━━━ EXERCISE DATA

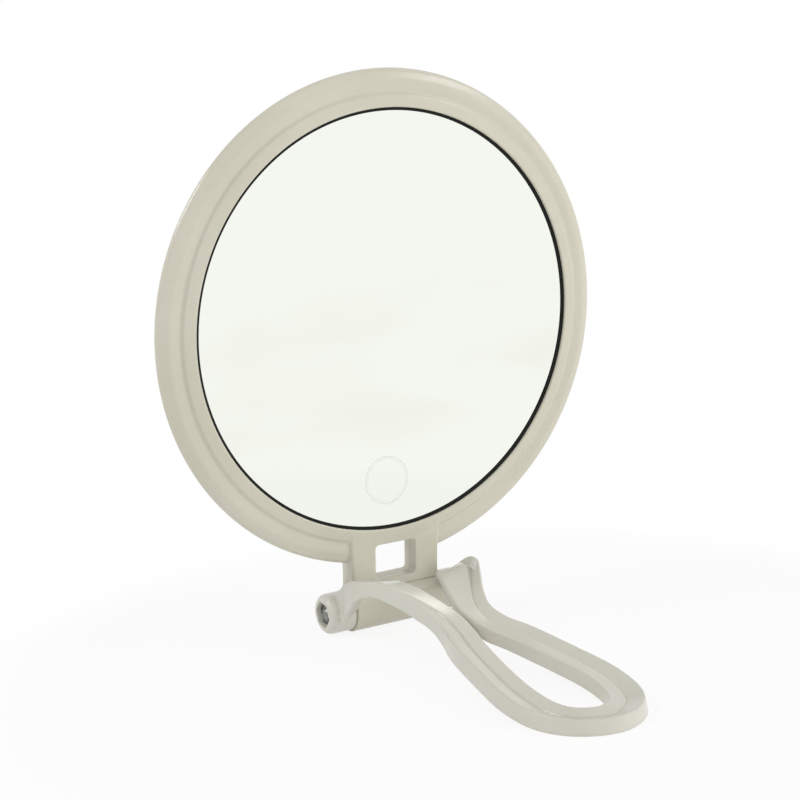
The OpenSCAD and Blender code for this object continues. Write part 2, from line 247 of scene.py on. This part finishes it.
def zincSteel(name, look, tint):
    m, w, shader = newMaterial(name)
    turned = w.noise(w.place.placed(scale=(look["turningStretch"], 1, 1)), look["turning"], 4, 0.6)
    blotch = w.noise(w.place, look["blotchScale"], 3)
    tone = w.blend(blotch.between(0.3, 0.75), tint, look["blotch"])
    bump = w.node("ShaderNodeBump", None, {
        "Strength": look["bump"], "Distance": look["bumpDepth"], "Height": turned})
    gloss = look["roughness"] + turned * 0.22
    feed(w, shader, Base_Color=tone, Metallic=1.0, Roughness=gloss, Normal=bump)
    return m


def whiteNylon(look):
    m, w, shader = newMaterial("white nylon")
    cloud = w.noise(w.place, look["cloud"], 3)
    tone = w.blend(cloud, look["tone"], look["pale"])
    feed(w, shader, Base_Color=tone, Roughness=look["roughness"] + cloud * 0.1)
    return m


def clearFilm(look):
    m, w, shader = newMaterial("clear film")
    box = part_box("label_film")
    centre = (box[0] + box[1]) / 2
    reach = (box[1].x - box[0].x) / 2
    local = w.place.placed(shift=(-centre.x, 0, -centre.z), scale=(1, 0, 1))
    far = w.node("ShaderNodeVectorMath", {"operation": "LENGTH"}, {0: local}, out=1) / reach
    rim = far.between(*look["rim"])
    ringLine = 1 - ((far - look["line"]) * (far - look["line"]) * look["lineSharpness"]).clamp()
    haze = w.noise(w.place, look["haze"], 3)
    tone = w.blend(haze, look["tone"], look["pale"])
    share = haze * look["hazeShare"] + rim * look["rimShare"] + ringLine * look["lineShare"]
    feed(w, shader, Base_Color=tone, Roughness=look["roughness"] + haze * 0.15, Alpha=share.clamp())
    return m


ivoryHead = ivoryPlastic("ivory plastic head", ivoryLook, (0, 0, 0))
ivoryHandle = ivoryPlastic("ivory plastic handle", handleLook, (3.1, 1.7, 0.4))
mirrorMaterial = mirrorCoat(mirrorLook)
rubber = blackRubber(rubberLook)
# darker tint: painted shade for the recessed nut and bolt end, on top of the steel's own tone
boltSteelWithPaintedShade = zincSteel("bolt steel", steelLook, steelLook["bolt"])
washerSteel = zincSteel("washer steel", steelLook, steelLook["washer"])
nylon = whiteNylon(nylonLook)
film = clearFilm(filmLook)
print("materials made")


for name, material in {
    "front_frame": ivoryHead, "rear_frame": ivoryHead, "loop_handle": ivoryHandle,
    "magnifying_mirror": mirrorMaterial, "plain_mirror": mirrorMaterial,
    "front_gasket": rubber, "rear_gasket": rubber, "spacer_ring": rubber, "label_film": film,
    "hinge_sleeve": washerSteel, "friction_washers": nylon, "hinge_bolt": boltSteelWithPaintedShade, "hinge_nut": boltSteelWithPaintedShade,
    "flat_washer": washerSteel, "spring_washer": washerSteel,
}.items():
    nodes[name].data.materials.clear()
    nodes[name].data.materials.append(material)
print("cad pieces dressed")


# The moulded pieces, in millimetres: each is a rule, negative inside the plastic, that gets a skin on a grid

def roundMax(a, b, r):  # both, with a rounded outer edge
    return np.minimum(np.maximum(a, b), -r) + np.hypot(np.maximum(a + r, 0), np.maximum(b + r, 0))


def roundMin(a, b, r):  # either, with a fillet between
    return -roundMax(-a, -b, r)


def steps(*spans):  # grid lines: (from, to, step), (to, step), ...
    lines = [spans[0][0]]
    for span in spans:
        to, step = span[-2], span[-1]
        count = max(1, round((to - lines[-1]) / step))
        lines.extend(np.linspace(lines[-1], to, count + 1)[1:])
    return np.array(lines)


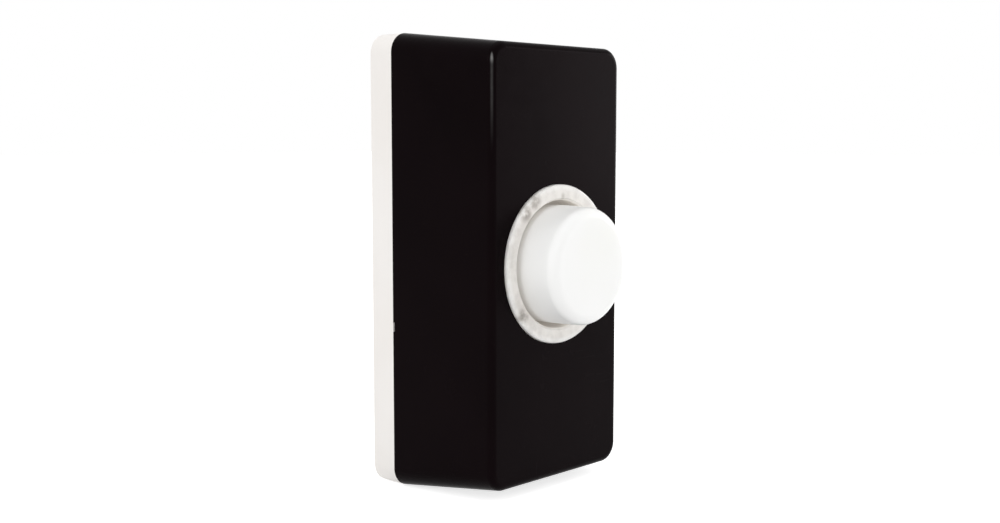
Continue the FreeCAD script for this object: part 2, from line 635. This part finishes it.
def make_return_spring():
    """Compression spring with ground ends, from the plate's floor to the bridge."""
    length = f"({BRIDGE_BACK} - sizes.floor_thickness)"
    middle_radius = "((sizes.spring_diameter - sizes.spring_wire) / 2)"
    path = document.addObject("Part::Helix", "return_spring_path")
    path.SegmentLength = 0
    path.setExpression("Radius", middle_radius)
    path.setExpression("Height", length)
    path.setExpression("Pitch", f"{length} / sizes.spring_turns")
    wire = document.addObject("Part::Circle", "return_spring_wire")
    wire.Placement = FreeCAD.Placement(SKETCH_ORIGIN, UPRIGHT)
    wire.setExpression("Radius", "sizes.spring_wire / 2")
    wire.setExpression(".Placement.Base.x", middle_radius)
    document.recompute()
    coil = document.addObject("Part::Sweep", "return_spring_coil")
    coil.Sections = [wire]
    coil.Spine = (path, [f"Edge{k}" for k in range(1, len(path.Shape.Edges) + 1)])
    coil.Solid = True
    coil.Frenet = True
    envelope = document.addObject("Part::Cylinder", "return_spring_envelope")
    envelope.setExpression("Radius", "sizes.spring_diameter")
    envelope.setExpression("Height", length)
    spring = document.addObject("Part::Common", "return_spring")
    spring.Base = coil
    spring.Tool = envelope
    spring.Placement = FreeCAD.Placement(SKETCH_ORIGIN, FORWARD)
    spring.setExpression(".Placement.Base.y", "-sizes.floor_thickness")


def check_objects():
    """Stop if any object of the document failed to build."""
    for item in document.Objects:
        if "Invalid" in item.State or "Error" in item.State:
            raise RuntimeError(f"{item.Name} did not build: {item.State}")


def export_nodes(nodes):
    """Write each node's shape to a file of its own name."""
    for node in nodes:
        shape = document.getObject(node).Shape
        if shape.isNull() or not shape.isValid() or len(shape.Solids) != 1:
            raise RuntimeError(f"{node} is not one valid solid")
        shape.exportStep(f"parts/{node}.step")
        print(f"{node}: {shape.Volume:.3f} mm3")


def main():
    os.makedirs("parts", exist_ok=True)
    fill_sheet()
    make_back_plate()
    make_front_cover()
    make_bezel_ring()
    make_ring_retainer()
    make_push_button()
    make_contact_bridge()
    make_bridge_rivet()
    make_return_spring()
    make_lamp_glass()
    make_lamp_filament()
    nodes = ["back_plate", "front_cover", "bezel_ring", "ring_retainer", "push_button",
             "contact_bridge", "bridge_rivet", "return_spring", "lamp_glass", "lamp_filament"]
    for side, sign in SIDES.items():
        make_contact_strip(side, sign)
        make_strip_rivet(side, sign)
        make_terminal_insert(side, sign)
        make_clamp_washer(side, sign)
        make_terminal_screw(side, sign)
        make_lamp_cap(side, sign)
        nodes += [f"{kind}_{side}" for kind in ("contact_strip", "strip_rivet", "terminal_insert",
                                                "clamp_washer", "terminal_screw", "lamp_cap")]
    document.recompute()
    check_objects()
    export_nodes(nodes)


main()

━━━━━━

> **WHAT TO WORK ON**: Return all of the above records exactly, leaving no line out.

> **SOLUTION**:
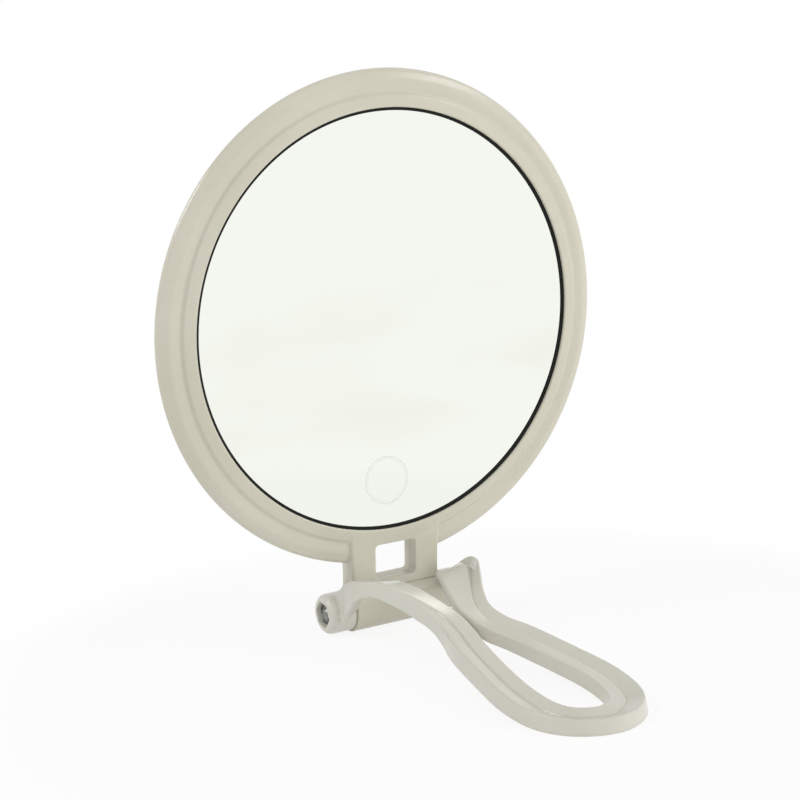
The OpenSCAD and Blender code for this object continues. Write part 2, from line 247 of scene.py on. This part finishes it.
def zincSteel(name, look, tint):
    m, w, shader = newMaterial(name)
    turned = w.noise(w.place.placed(scale=(look["turningStretch"], 1, 1)), look["turning"], 4, 0.6)
    blotch = w.noise(w.place, look["blotchScale"], 3)
    tone = w.blend(blotch.between(0.3, 0.75), tint, look["blotch"])
    bump = w.node("ShaderNodeBump", None, {
        "Strength": look["bump"], "Distance": look["bumpDepth"], "Height": turned})
    gloss = look["roughness"] + turned * 0.22
    feed(w, shader, Base_Color=tone, Metallic=1.0, Roughness=gloss, Normal=bump)
    return m


def whiteNylon(look):
    m, w, shader = newMaterial("white nylon")
    cloud = w.noise(w.place, look["cloud"], 3)
    tone = w.blend(cloud, look["tone"], look["pale"])
    feed(w, shader, Base_Color=tone, Roughness=look["roughness"] + cloud * 0.1)
    return m


def clearFilm(look):
    m, w, shader = newMaterial("clear film")
    box = part_box("label_film")
    centre = (box[0] + box[1]) / 2
    reach = (box[1].x - box[0].x) / 2
    local = w.place.placed(shift=(-centre.x, 0, -centre.z), scale=(1, 0, 1))
    far = w.node("ShaderNodeVectorMath", {"operation": "LENGTH"}, {0: local}, out=1) / reach
    rim = far.between(*look["rim"])
    ringLine = 1 - ((far - look["line"]) * (far - look["line"]) * look["lineSharpness"]).clamp()
    haze = w.noise(w.place, look["haze"], 3)
    tone = w.blend(haze, look["tone"], look["pale"])
    share = haze * look["hazeShare"] + rim * look["rimShare"] + ringLine * look["lineShare"]
    feed(w, shader, Base_Color=tone, Roughness=look["roughness"] + haze * 0.15, Alpha=share.clamp())
    return m


ivoryHead = ivoryPlastic("ivory plastic head", ivoryLook, (0, 0, 0))
ivoryHandle = ivoryPlastic("ivory plastic handle", handleLook, (3.1, 1.7, 0.4))
mirrorMaterial = mirrorCoat(mirrorLook)
rubber = blackRubber(rubberLook)
# darker tint: painted shade for the recessed nut and bolt end, on top of the steel's own tone
boltSteelWithPaintedShade = zincSteel("bolt steel", steelLook, steelLook["bolt"])
washerSteel = zincSteel("washer steel", steelLook, steelLook["washer"])
nylon = whiteNylon(nylonLook)
film = clearFilm(filmLook)
print("materials made")


for name, material in {
    "front_frame": ivoryHead, "rear_frame": ivoryHead, "loop_handle": ivoryHandle,
    "magnifying_mirror": mirrorMaterial, "plain_mirror": mirrorMaterial,
    "front_gasket": rubber, "rear_gasket": rubber, "spacer_ring": rubber, "label_film": film,
    "hinge_sleeve": washerSteel, "friction_washers": nylon, "hinge_bolt": boltSteelWithPaintedShade, "hinge_nut": boltSteelWithPaintedShade,
    "flat_washer": washerSteel, "spring_washer": washerSteel,
}.items():
    nodes[name].data.materials.clear()
    nodes[name].data.materials.append(material)
print("cad pieces dressed")


# The moulded pieces, in millimetres: each is a rule, negative inside the plastic, that gets a skin on a grid

def roundMax(a, b, r):  # both, with a rounded outer edge
    return np.minimum(np.maximum(a, b), -r) + np.hypot(np.maximum(a + r, 0), np.maximum(b + r, 0))


def roundMin(a, b, r):  # either, with a fillet between
    return -roundMax(-a, -b, r)


def steps(*spans):  # grid lines: (from, to, step), (to, step), ...
    lines = [spans[0][0]]
    for span in spans:
        to, step = span[-2], span[-1]
        count = max(1, round((to - lines[-1]) / step))
        lines.extend(np.linspace(lines[-1], to, count + 1)[1:])
    return np.array(lines)


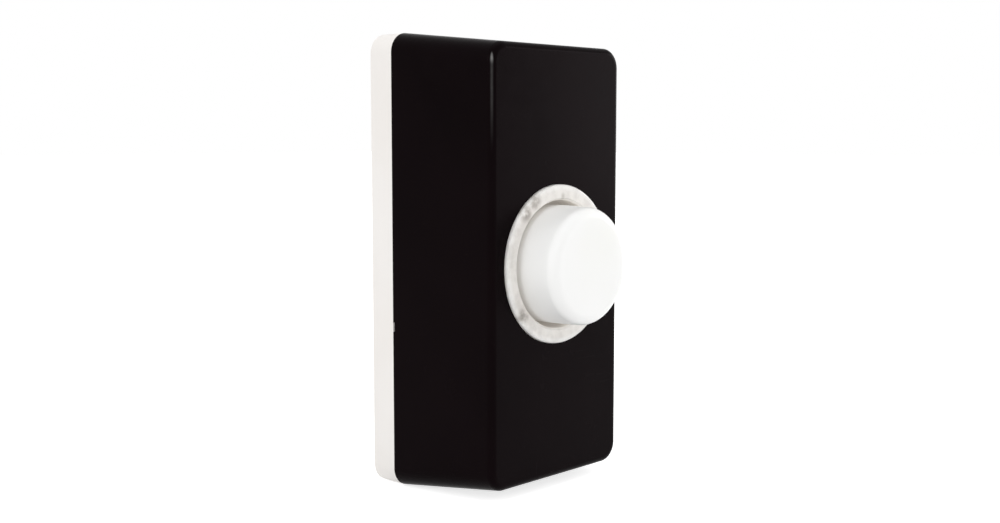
Continue the FreeCAD script for this object: part 2, from line 635. This part finishes it.
def make_return_spring():
    """Compression spring with ground ends, from the plate's floor to the bridge."""
    length = f"({BRIDGE_BACK} - sizes.floor_thickness)"
    middle_radius = "((sizes.spring_diameter - sizes.spring_wire) / 2)"
    path = document.addObject("Part::Helix", "return_spring_path")
    path.SegmentLength = 0
    path.setExpression("Radius", middle_radius)
    path.setExpression("Height", length)
    path.setExpression("Pitch", f"{length} / sizes.spring_turns")
    wire = document.addObject("Part::Circle", "return_spring_wire")
    wire.Placement = FreeCAD.Placement(SKETCH_ORIGIN, UPRIGHT)
    wire.setExpression("Radius", "sizes.spring_wire / 2")
    wire.setExpression(".Placement.Base.x", middle_radius)
    document.recompute()
    coil = document.addObject("Part::Sweep", "return_spring_coil")
    coil.Sections = [wire]
    coil.Spine = (path, [f"Edge{k}" for k in range(1, len(path.Shape.Edges) + 1)])
    coil.Solid = True
    coil.Frenet = True
    envelope = document.addObject("Part::Cylinder", "return_spring_envelope")
    envelope.setExpression("Radius", "sizes.spring_diameter")
    envelope.setExpression("Height", length)
    spring = document.addObject("Part::Common", "return_spring")
    spring.Base = coil
    spring.Tool = envelope
    spring.Placement = FreeCAD.Placement(SKETCH_ORIGIN, FORWARD)
    spring.setExpression(".Placement.Base.y", "-sizes.floor_thickness")


def check_objects():
    """Stop if any object of the document failed to build."""
    for item in document.Objects:
        if "Invalid" in item.State or "Error" in item.State:
            raise RuntimeError(f"{item.Name} did not build: {item.State}")


def export_nodes(nodes):
    """Write each node's shape to a file of its own name."""
    for node in nodes:
        shape = document.getObject(node).Shape
        if shape.isNull() or not shape.isValid() or len(shape.Solids) != 1:
            raise RuntimeError(f"{node} is not one valid solid")
        shape.exportStep(f"parts/{node}.step")
        print(f"{node}: {shape.Volume:.3f} mm3")


def main():
    os.makedirs("parts", exist_ok=True)
    fill_sheet()
    make_back_plate()
    make_front_cover()
    make_bezel_ring()
    make_ring_retainer()
    make_push_button()
    make_contact_bridge()
    make_bridge_rivet()
    make_return_spring()
    make_lamp_glass()
    make_lamp_filament()
    nodes = ["back_plate", "front_cover", "bezel_ring", "ring_retainer", "push_button",
             "contact_bridge", "bridge_rivet", "return_spring", "lamp_glass", "lamp_filament"]
    for side, sign in SIDES.items():
        make_contact_strip(side, sign)
        make_strip_rivet(side, sign)
        make_terminal_insert(side, sign)
        make_clamp_washer(side, sign)
        make_terminal_screw(side, sign)
        make_lamp_cap(side, sign)
        nodes += [f"{kind}_{side}" for kind in ("contact_strip", "strip_rivet", "terminal_insert",
                                                "clamp_washer", "terminal_screw", "lamp_cap")]
    document.recompute()
    check_objects()
    export_nodes(nodes)


main()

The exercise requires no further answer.